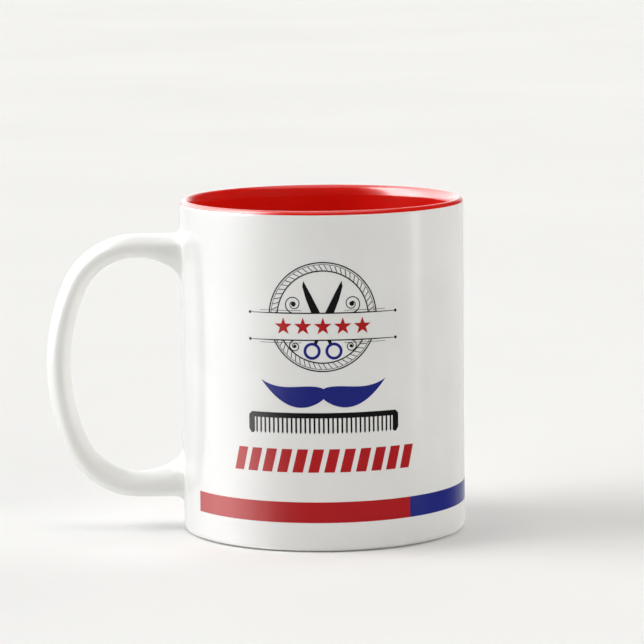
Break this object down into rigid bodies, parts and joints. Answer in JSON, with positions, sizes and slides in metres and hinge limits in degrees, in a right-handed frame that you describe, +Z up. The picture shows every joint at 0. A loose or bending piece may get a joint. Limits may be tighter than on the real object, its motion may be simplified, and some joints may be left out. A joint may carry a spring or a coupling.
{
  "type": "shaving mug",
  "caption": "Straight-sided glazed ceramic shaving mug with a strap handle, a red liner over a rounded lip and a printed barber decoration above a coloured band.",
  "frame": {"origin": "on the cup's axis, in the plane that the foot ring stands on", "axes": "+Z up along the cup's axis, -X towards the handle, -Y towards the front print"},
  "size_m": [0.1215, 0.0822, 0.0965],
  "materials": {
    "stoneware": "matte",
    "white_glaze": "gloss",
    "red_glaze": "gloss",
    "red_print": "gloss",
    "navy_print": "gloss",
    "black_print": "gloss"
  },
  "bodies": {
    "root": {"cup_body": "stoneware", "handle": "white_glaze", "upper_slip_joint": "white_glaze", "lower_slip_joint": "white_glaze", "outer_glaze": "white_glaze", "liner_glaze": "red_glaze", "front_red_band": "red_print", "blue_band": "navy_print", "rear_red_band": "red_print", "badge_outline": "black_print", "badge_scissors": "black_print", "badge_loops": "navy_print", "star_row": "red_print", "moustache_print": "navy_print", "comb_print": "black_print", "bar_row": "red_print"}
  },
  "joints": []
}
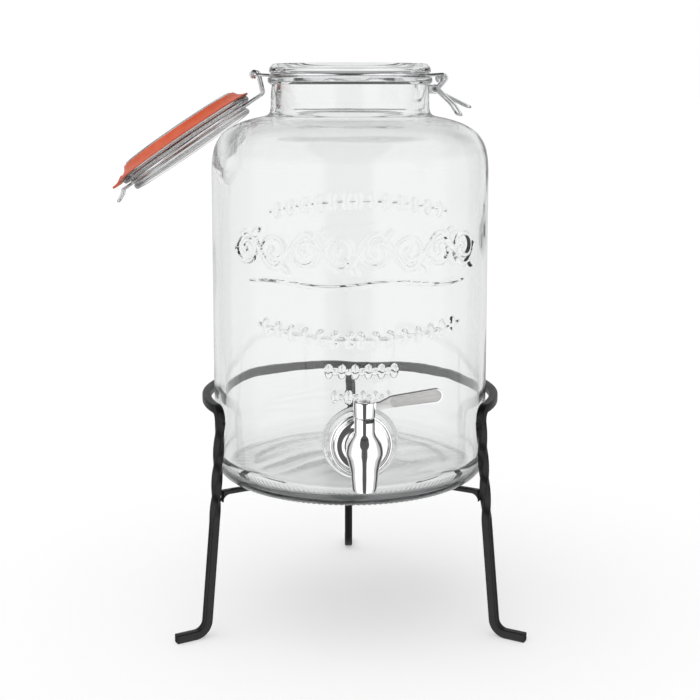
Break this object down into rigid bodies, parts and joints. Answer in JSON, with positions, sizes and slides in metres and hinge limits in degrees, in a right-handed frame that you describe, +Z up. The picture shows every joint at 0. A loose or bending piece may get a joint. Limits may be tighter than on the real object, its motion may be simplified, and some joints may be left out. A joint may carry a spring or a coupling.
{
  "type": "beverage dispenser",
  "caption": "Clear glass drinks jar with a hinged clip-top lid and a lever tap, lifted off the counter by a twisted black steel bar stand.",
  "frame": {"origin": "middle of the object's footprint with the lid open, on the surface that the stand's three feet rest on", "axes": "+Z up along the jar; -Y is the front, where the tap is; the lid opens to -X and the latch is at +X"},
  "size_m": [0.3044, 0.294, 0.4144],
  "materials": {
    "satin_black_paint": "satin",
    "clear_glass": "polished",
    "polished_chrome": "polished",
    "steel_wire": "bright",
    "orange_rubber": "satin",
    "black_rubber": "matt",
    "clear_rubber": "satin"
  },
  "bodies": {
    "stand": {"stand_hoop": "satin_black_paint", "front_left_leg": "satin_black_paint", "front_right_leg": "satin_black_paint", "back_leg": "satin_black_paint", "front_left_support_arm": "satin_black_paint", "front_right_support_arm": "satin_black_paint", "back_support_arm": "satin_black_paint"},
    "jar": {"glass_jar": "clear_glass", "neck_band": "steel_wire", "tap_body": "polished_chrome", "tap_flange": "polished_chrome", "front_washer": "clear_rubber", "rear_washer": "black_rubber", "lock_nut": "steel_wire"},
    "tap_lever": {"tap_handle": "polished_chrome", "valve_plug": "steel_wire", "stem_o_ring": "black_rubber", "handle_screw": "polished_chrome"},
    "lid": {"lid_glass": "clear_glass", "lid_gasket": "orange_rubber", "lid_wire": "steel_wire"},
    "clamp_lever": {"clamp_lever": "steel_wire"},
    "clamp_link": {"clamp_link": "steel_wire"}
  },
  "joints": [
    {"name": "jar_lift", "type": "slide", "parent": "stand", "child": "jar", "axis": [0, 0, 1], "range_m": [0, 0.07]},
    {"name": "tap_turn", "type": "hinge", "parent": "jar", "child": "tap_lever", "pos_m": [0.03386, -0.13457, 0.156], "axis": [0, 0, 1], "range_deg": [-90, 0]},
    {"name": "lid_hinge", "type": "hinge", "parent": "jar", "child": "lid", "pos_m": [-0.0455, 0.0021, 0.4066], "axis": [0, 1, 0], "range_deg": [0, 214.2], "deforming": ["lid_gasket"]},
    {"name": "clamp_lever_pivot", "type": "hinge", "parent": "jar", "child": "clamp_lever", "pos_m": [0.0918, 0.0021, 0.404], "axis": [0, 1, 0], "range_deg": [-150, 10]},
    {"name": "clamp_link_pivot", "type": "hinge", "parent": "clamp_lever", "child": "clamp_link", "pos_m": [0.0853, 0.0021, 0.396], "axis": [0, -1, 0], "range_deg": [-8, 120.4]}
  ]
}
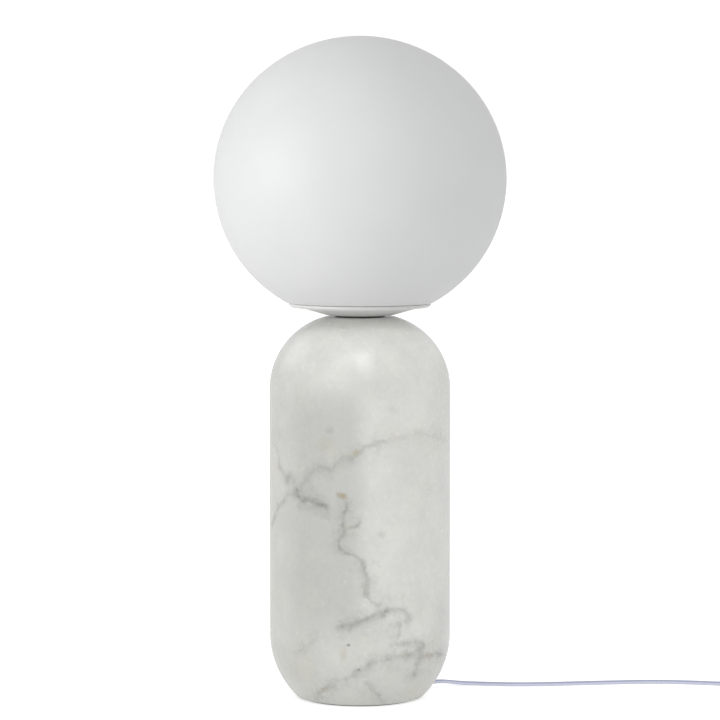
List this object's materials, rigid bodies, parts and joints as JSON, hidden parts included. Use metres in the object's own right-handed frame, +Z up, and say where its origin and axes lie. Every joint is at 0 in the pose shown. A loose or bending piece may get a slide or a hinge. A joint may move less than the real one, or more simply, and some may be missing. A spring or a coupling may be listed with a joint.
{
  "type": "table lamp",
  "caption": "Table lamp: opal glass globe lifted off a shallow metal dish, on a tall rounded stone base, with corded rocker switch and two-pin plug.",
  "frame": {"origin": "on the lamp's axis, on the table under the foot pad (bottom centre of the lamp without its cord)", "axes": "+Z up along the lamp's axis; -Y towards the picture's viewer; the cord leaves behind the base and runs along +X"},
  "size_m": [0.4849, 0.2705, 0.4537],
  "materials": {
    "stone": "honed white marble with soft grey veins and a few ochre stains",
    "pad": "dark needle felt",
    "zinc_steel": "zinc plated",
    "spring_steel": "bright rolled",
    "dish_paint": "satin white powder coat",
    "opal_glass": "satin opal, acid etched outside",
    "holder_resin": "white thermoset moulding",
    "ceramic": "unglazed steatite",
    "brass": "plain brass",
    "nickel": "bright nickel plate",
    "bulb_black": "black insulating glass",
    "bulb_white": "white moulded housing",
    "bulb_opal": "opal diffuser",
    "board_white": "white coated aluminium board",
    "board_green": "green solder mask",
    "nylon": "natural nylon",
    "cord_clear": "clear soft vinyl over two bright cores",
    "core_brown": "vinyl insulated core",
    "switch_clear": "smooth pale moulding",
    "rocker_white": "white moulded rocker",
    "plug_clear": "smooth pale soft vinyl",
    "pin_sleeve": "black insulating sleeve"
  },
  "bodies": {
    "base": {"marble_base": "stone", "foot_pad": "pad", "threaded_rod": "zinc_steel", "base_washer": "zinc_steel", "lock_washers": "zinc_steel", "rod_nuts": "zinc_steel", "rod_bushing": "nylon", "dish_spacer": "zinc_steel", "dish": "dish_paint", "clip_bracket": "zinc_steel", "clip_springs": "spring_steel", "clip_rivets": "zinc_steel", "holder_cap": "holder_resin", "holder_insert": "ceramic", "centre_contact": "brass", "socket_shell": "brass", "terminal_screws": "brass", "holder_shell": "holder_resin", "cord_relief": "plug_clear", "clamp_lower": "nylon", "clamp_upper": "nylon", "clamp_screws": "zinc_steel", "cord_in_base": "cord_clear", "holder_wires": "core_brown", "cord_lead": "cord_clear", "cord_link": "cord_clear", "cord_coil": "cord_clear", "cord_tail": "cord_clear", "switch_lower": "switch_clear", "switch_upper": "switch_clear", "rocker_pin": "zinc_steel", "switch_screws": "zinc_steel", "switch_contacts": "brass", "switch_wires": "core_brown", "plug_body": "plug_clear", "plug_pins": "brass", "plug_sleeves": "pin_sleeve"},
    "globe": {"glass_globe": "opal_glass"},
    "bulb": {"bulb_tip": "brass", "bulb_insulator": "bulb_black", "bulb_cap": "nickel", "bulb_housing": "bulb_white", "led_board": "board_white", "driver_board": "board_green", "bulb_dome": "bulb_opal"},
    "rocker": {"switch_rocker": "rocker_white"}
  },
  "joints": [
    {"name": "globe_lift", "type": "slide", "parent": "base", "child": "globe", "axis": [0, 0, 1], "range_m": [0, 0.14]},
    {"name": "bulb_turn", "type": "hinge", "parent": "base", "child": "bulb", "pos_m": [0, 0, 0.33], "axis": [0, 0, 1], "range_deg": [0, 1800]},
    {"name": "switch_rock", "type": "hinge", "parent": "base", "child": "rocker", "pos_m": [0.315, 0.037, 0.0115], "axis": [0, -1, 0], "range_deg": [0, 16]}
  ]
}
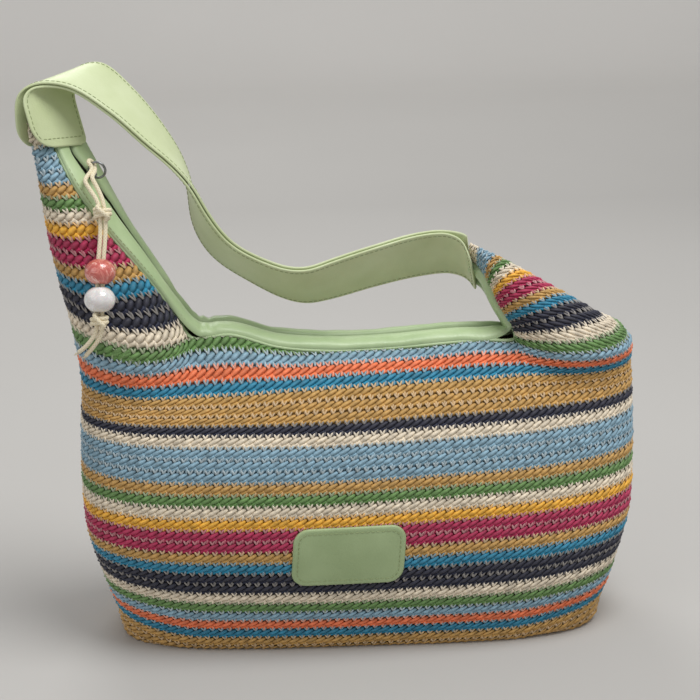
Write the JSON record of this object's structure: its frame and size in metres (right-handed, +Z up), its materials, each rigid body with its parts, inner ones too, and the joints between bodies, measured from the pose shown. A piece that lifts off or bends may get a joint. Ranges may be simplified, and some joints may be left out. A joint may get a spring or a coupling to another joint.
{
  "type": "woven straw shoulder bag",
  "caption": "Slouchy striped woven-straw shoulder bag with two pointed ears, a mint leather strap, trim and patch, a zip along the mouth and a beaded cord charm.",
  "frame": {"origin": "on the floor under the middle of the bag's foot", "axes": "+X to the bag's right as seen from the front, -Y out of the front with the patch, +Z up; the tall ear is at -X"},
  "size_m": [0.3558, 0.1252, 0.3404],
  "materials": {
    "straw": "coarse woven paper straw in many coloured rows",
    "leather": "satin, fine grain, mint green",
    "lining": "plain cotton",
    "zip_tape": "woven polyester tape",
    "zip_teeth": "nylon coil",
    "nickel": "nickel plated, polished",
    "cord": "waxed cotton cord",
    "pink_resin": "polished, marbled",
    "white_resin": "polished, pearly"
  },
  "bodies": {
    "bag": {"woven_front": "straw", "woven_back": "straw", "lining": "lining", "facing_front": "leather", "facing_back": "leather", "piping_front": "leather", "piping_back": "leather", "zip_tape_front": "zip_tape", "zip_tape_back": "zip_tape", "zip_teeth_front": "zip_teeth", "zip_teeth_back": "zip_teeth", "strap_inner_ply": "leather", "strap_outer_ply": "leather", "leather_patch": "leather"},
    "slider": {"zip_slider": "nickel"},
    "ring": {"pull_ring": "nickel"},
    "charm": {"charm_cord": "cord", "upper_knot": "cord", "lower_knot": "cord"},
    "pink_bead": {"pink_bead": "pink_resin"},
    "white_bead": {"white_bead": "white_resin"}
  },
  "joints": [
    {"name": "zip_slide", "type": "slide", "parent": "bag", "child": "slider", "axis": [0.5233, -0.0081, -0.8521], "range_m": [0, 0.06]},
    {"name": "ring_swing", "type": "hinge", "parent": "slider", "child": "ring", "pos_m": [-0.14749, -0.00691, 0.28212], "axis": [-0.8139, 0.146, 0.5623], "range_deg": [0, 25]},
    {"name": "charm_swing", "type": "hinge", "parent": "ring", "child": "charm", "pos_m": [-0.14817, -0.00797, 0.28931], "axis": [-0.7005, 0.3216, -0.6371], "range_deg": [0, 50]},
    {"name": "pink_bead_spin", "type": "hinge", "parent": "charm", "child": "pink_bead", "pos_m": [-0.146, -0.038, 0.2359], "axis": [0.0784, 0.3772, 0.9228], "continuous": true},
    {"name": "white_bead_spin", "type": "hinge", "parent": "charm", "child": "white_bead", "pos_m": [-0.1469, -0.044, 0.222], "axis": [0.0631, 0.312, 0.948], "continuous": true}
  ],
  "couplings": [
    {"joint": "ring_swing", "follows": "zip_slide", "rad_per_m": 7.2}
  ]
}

• WRITTEN EXERCISE:
Gather each line in these records that contains the string "JSON".

• OUTPUT FOR THIS TASK:
Break this object down into rigid bodies, parts and joints. Answer in JSON, with positions, sizes and slides in metres and hinge limits in degrees, in a right-handed frame that you describe, +Z up. The picture shows every joint at 0. A loose or bending piece may get a joint. Limits may be tighter than on the real object, its motion may be simplified, and some joints may be left out. A joint may carry a spring or a coupling.
Break this object down into rigid bodies, parts and joints. Answer in JSON, with positions, sizes and slides in metres and hinge limits in degrees, in a right-handed frame that you describe, +Z up. The picture shows every joint at 0. A loose or bending piece may get a joint. Limits may be tighter than on the real object, its motion may be simplified, and some joints may be left out. A joint may carry a spring or a coupling.
List this object's materials, rigid bodies, parts and joints as JSON, hidden parts included. Use metres in the object's own right-handed frame, +Z up, and say where its origin and axes lie. Every joint is at 0 in the pose shown. A loose or bending piece may get a slide or a hinge. A joint may move less than the real one, or more simply, and some may be missing. A spring or a coupling may be listed with a joint.
Write the JSON record of this object's structure: its frame and size in metres (right-handed, +Z up), its materials, each rigid body with its parts, inner ones too, and the joints between bodies, measured from the pose shown. A piece that lifts off or bends may get a joint. Ranges may be simplified, and some joints may be left out. A joint may get a spring or a coupling to another joint.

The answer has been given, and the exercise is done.